I make a very nice choux pastry to be used in profiteroles and eclairs. These are usually filled with crème patisserie and iced with a shiny chocolate. I thought it would be a fun exercise to try some variations, so I made some Mango/Key Lime iced with white chocolate and blueberry iced Lemon Curd profiteroles. The recipe I found for the Mango/Key Lime was way too lime dominant. The recipe posted here is adjusted to what I hope will be more mango dominant. I guess it’s just a guess.
Mixing the choux dough is easy, provided you attain the proper viscosity before attempting to pipe it onto a parchment paper lined cookie sheet. This picture shows the characteristic “V” shape of the dough as it hangs off spatula. Too runny and it will flatten out, not runny enough it will be harder to pipe and may not have enough moisture to “puff” up while baking.

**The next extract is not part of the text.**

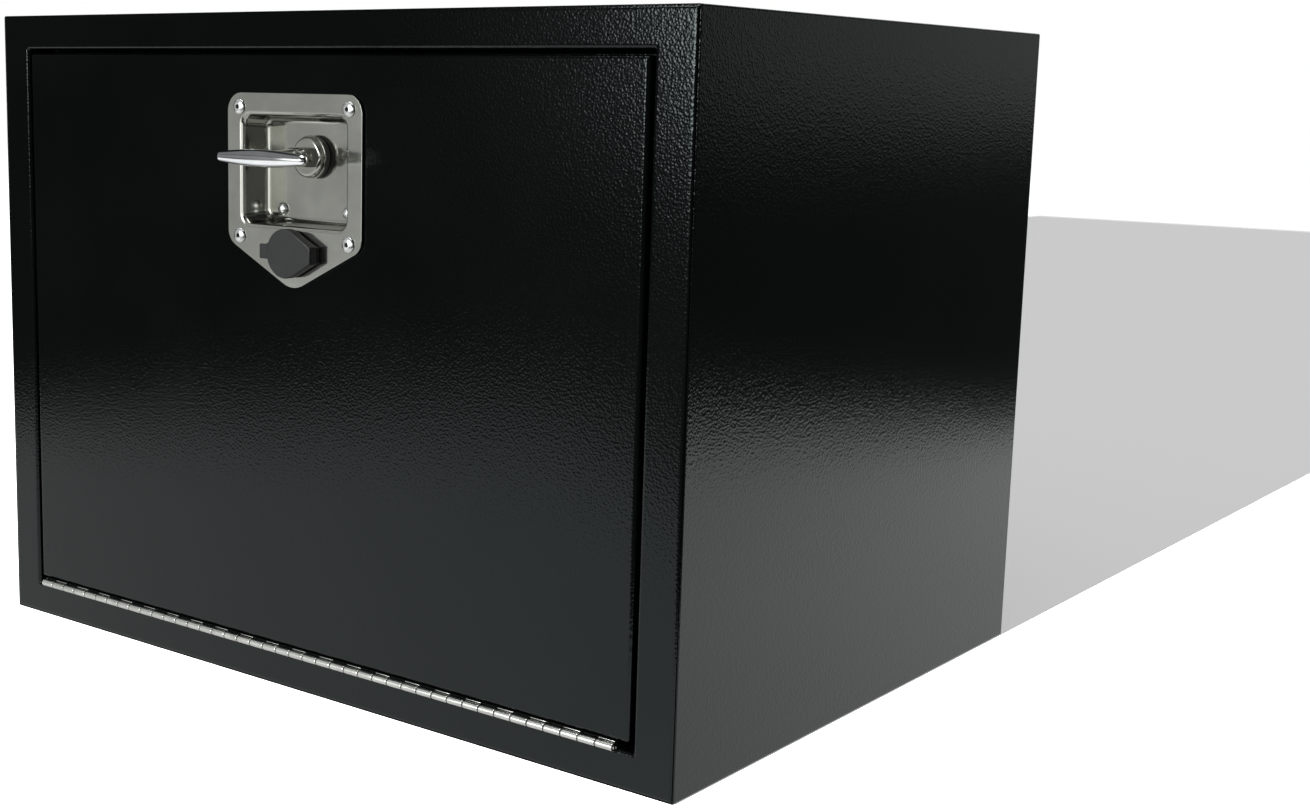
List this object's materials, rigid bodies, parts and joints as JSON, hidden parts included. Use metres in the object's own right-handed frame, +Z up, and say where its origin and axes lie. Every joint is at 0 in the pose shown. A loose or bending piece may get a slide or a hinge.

Cook’s note” I made first with ½ cup lime juice as per the recipe. The lime overpowered the mango.
- 1 ripe large mango, peeled, flesh cut away from pit
- 1/3 cup water (this is a guess to substitute for the ½ cup lime juice)
- 1 Tbl fresh lime juice
- ½ teaspoon kosher salt
- ¾ cup sugar, divided
- 1 vanilla bean, split lengthwise
- 3 large egg yolks
- 1 large egg
- ½ cup (1 stick) chilled unsalted butter, cut into pieces
- Process mango in a food processor until smooth. Transfer to a medium saucepan and whisk in lime juice, salt, and ½ cup sugar. Scrape in seeds from vanilla bean and add pod. Bring to a simmer over medium heat, stirring to dissolve sugar.
- Meanwhile, whisk egg yolks, egg, and remaining ¼ cup sugar in a medium bowl until no longer grainy and slightly lightened in color, about 2 minutes.
- Whisking constantly, very gradually stream about half of hot mango mixture into eggs, then gradually whisk mixture back into saucepan. Cook over medium heat, whisking constantly, until curd thickens and whisk leaves a visible trail, 5–7 minutes (do not let it boil). Remove from heat and add butter a couple of pieces at a time, whisking until incorporated before adding more.
- Strain curd through a fine-mesh sieve into a large measuring glass bowl or nonreactive bowl and cover, pressing plastic wrap directly onto surface. Chill until cold, at least 2 hours.
Cook’s note: Curd can be made 5 days ahead. Keep chilled.
- 1/2 cup fresh lemon juice
- 2 teaspoons finely grated fresh lemon zest
- 1/2 cup sugar
- 3 large eggs
- 3/4 stick (6 tablespoons) unsalted butter, cut into bits
- Whisk together juice, zest, sugar, and eggs in a 2-quart heavy saucepan. Stir in butter and cook over moderately low heat, whisking frequently, until curd is thick enough to hold marks of whisk and first bubble appears on surface, about 6 minutes. Note: cook long enough to thicken.
- Transfer lemon curd to a bowl and chill, its surface covered with plastic wrap, until cold, at least 1 hour.
Cooks’ note: Curd can be chilled up to 1 week.